REPUBLIKA.CO.ID, TANGERANG -- Sejumlah mahasiswa yang tergabung dari Tangerang Raya Institute (TRAINS) melakukan aksi unjuk rasa di depan kantor KPU Kota Tangerang terkait penetapan dua pasang calon wali kota dan wakil wali kota Tangerang atas keputusan Dewan Kehormatan Penyelenggaraan Pemilu (DKPP).
TRAINS menyatakan keputusan dan penyelanggaraan DKPP tersebut cacat hukum dan inkonstitusional. Koordinator aksi Tangerang Raya Institute (TRAINS), Uis Adi Dermawan memaparkan ada beberapa landasan yang membuat keputusan DKPP tidak sesuai dengan perundang–undangan.
"Hasil keputusan DKPP cacat hukum dan inkonstitusional. Kami menuntut KPUD Provinsi Banten menghiraukan keputusan DKPP yang secara terang–terangan telah sporadis menabrak konstitusi dan mengacak–acak tahapan proses Pilkada," paparnya, Senin (12/8).
Menurut dia, DKPP telah melanggar peraturan DKPP Nomor 2 thaun 2012 Pasal 9 terkait Pedoman Beracara Kode Etik Penyelenggara Pemilihan Umum. Hal itu terkait jika pihak yang diadukan adalah penyelenggara pemilu yang menjabat sebagai anggota KPU, maka laporan atau pengaduan harus diusulkan melalui Bawaslu Provinsi.
Selanjutnya disampaikan ke DKPP melalui Bawaslu provinsi. Selain itu, DKPP telah melanggar Undang – Undang Nomor 15 Tahun 2011 tentang penyelenggaraan pemilihan umum Pasal 112 ayat 3.
Hal itu menyatakan DKPP menyampaikan panggilan pertama kepada penyelenggara pemilu lima hari sebelum melaksanakan sidang DKPP.
Menurut dia, guna melakukan verifikasi berkas administrasi dan hal lain yang berkaitan. "Pada saat sidang di Jakarta kami melihat adanya indikasi sidang marathon yaitu sidang dilakukan saat cuti bersama. Terus tanpa adanya panggilan kepada penyelenggara pemilu lima hari sebelum sidang," ungkapnya.
Selanjutnya dengan diloloskannya lima pasangan calon maka telah terjadi dukungan ganda yaitu satu partai politik memberikan dukungan kepada dua kandidat. Di antaranya Partai Hanura yang telah mengalihkan dukungan pada Harry Mulya Zein tetapi putusan DKPP harus kembali kepada dukungan Ahmad Marju Kodri.

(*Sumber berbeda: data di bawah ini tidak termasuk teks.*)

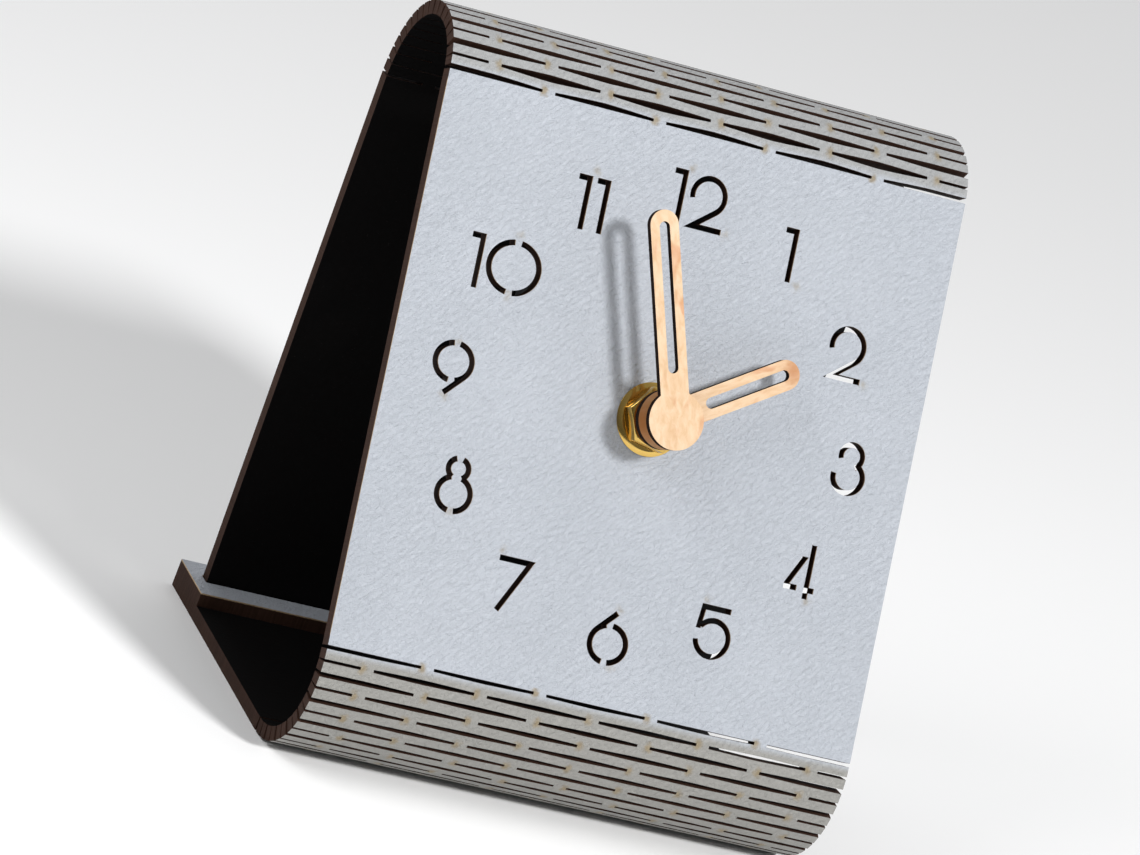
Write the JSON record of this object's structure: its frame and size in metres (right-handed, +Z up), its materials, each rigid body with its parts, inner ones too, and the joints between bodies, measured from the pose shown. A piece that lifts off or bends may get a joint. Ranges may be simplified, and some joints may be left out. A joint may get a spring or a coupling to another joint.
{
  "type": "table clock",
  "caption": "Table clock folded from one board with slit bends into a leaning dial, a base and an upright back, with stencil numerals, slotted wooden hands and a quartz movement.",
  "frame": {"origin": "centre of the bounding box at the underside of the base", "axes": "+Z up, the dial faces -Y and leans back, +X to the right along the width as seen from behind the dial towards +Y, which is the right-hand side for someone who reads the dial"},
  "size_m": [0.125, 0.094, 0.1532],
  "materials": {
    "painted_board": "silver-grey painted board with a fine leathery grain, black inside, charred cut edges",
    "hand_wood": "light maple-coloured wood, charred edges",
    "brass": "polished",
    "steel": "plain",
    "black_plastic": "moulded",
    "grey_plastic": "moulded",
    "rubber": "soft",
    "circuit_green": "board",
    "copper": "enamelled wire",
    "battery_sleeve": null,
    "magnet": "sintered magnet on a pinion"
  },
  "bodies": {
    "housing": {"bent_sheet": "painted_board", "rear_bar": "painted_board", "dial_washer": "brass", "dial_nut": "brass", "threaded_bushing": "brass", "rubber_gasket": "rubber", "movement_front_case": "black_plastic", "movement_rear_case": "black_plastic", "gear_plate": "grey_plastic", "battery": "battery_sleeve", "contact_positive": "steel", "contact_negative": "steel", "circuit_board": "circuit_green", "quartz_crystal": "steel", "motor_coil": "copper", "motor_stator": "steel"},
    "minute_group": {"cannon_pinion": "grey_plastic", "minute_hand_bush": "brass", "minute_hand": "hand_wood"},
    "hour_group": {"hour_wheel": "grey_plastic", "hour_hand_bush": "brass", "hour_hand": "hand_wood"},
    "seconds_group": {"seconds_wheel": "grey_plastic"},
    "third_group": {"third_wheel": "grey_plastic"},
    "minute_wheel_group": {"minute_wheel": "grey_plastic"},
    "intermediate_group": {"intermediate_wheel": "grey_plastic"},
    "rotor_group": {"motor_rotor": "magnet"},
    "motion_group": {"motion_wheel": "grey_plastic"},
    "knob_group": {"setting_knob": "grey_plastic"}
  },
  "joints": [
    {"name": "minute_turn", "type": "hinge", "parent": "housing", "child": "minute_group", "pos_m": [-0.0006, -0.00789, 0.08202], "axis": [0, 0.9135, -0.4067], "continuous": true},
    {"name": "hour_turn", "type": "hinge", "parent": "housing", "child": "hour_group", "pos_m": [-0.0006, -0.01246, 0.08406], "axis": [0, 0.9135, -0.4067], "continuous": true},
    {"name": "seconds_turn", "type": "hinge", "parent": "housing", "child": "seconds_group", "pos_m": [-0.0006, -0.00515, 0.0808], "axis": [0, 0.9135, -0.4067], "continuous": true},
    {"name": "minute_wheel_turn", "type": "hinge", "parent": "housing", "child": "minute_wheel_group", "pos_m": [-0.0006, -0.00789, 0.08202], "axis": [0, 0.9135, -0.4067], "continuous": true},
    {"name": "third_turn", "type": "hinge", "parent": "housing", "child": "third_group", "pos_m": [-0.00839, -0.00515, 0.08573], "axis": [0, 0.9135, -0.4067], "continuous": true},
    {"name": "intermediate_turn", "type": "hinge", "parent": "housing", "child": "intermediate_group", "pos_m": [0.00572, -0.00208, 0.08524], "axis": [0, 0.9135, -0.4067], "continuous": true},
    {"name": "rotor_turn", "type": "hinge", "parent": "housing", "child": "rotor_group", "pos_m": [0.01309, -0.00155, 0.08643], "axis": [0, 0.9135, -0.4067], "continuous": true},
    {"name": "motion_turn", "type": "hinge", "parent": "housing", "child": "motion_group", "pos_m": [0.00564, -0.00826, 0.08613], "axis": [0, 0.9135, -0.4067], "continuous": true},
    {"name": "knob_turn", "type": "hinge", "parent": "housing", "child": "knob_group", "pos_m": [0.01084, -0.0053, 0.07802], "axis": [0, 0.9135, -0.4067], "continuous": true}
  ],
  "couplings": [
    {"joint": "hour_turn", "follows": "minute_turn", "ratio": 0.083333},
    {"joint": "motion_turn", "follows": "minute_turn", "ratio": -0.33333},
    {"joint": "knob_turn", "follows": "minute_turn", "ratio": 0.66667},
    {"joint": "third_turn", "follows": "seconds_turn", "ratio": -0.13333},
    {"joint": "minute_wheel_turn", "follows": "seconds_turn", "ratio": 0.016667},
    {"joint": "intermediate_turn", "follows": "seconds_turn", "ratio": -4},
    {"joint": "rotor_turn", "follows": "seconds_turn", "ratio": 30}
  ]
}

Kemudian dalam peraturan DKPP Nomor 2 Tahun 2012 menyatakan tidak ada satu pasal atau ayat pun yang dapat dan membolehkan menganulir keputusan pleno KPU Provinsi maupun kota atau kabupaten.
Kecuali hanya sebatas pelanggaran kode etik saja bukan merubah tahapan. Serta menggagalkan keputusan pleno kecuali PTUN dan MK.